A ripe mitmita pepper. Photo: Michael Short, Special To The Chronicle / SF |
Traditional teff
Near Wheatland in the Sacramento Valley, he's also growing teff, the endemic grain from which injera, Ethiopian flatbread, is made.
Or should be. Tamrat says most Ethiopian restaurants in the Bay Area use mixtures of wheat, barley and sorghum for their injera. "There are more than 2,000 varieties of teff," he explained. "White teff is revered; growers brag about who has the whitest teff. But a few things were thrown overboard when we crossed the ocean, and one of the first was white teff. The quality of injera was sacrificed." During the Mengistu regime (1974-91), teff exports were restricted and the grain could only be obtained in the black market, via neighboring Djibouti. For a long time, there were no American growers. The traditional preparation is also labor-intensive. Tamrat's dream is to have teff injera as the standard. "It nags at me when I go to a restaurant and can't have it," he said. "It's not the full experience without it."
An added bonus: Teff is gluten-free and might be attractive to a wider market, beyond the Bay Area's estimated 40,000-strong Ethiopian community. Tamrat hopes his sales operation, Timeless Harvest, can tap into it. Other products for potential e-commerce include berbere and other spice mixes and, further down the road, seeds for home gardeners.
Beyond teff and peppers, he's experimenting with Ethiopian collards and kales, collectively called gomen; his seeds come from Ethiopia and from a seed bank at Washington State University. "The scientists want the naming details," he said. "We just want the good taste." He can't grow those year-round in the South Bay, so he's negotiating with a retiring farmer for land on the foggy San Mateo County coast, where the climate is more like the Ethiopian highlands.
New ideas
He's also speculating about a special barley that's used to brew tela, a beer-like fermented drink. Tamrat's own tej brand, Yamatt, is already available in some Berkeley and Oakland restaurants and stores.
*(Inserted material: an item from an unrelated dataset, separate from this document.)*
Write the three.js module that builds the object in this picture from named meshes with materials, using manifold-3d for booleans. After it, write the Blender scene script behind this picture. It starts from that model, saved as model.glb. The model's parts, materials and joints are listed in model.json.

Shiro, a mix of legumes, will be ground into powder. Photo: Michael Short, Special To The Chronicle / SF |
Tamrat also supplies mitmita powder and shiro, a legume-based powder, to Finfiné, an Ethiopian restaurant in Berkeley. Owner/chef Charlie Zawde calls the mixes "completely different, with unbelievable flavor." Zawde, who uses all-organic ingredients, pairs the mitmita with ahi tuna and wild salmon. His supplies used to come from Ethiopia, but it was hard to get the quantities he needed and ensure consistent quality. Some batches of mitmita were too hot for the American palate. "The quality of Menkir's product makes a big difference," he said.
"The cuisine needs work to become sustainable in a foreign land, without waiting for the boat to come in," Tamrat said. "You have to have these things available when you need them. When I was younger, I used to call my mother and get recipes, get stuff shipped." She's deceased, though, like many of her generation, and Tamrat and other carriers of culinary tradition need to become self-sufficient. "It's tough for first-generation immigrants to think they're really immigrants, not just visitors," he reflected.